I ended up staying in contact with one of the girls from the dacha era after I moved. She was a bridesmaid at my wedding and wants me to be godmother to her daughter.
Sometimes someone’s parents would come down from the city and have a shashlik – a Russian version of a barbeque and similar to a shish kebab – skewers of marinated pork placed on top of a mangal, which is basically a deep metal box with holes in the bottom, filled with charcoal. Side dishes were usually potatoes and salad (homegrown of course – the dedushki and babushki would be mortally offended if their children preferred shop-bought. All the neighbours joined in and someone would bring a guitar over. The kids would be offered a glass of wine while the veterans of drinking stuck to ice-cold shots of vodka. I would fall asleep listening to the sounds of a crackling bonfire and uneven drunken singing.

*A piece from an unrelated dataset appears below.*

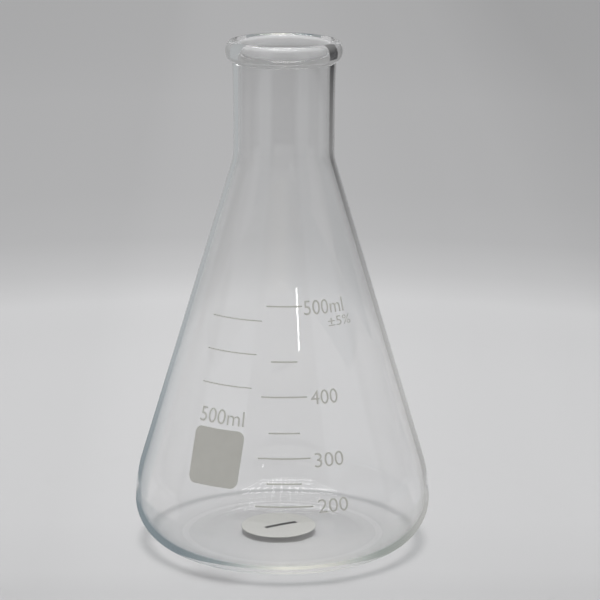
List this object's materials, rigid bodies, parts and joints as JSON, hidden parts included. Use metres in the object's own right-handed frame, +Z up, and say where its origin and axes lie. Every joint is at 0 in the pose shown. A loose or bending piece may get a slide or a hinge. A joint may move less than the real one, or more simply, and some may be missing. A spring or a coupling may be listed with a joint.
{
  "type": "conical flask",
  "caption": "Conical laboratory flask of clear glass with a beaded neck, a rounded heel, a printed volume scale and a hollow base.",
  "frame": {"origin": "centre of the ring that the flask stands on, in the plane of the table", "axes": "+Z up along the flask's axis, out of the mouth; -Y is the front, where the volume scale faces; +X is to the right of someone who reads the scale"},
  "size_m": [0.105, 0.105, 0.18],
  "materials": {
    "glass": "clear, smooth",
    "enamel": "matt",
    "label_paper": "matt",
    "ink": "matt"
  },
  "bodies": {
    "root": {"flask": "glass", "graduation_lines": "enamel", "marking_patch": "enamel", "writing_rules": "enamel", "base_label": "label_paper", "label_dash": "ink"}
  },
  "joints": []
}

It’s easy to see everything through rose-tinted glasses when you look back at your life, but I still believe I had a much better childhood than my sister, who spent hers stuck to a TV screen and a computer. We were poor as hell but I was happy, healthy, didn’t place much value on material goods and learned how to make my own entertainment.
Of course there’s always going to be some nostalgia when you look back at a time you didn’t have to hold down a job, worry about your credit rating or whether 0% yoghurt is a fad. The photos might be outdated and your brain might helpfully remember all the moments that make you cringe but the moment you stop feeling ashamed of where you came from is the moment you become a proper adult. Your past shaped you into who you are today and you should be proud that your family, friends and environment did such a good job to turn you into the awesome motherfucker you are today. That’s the philosophy I’m sticking with, anyway.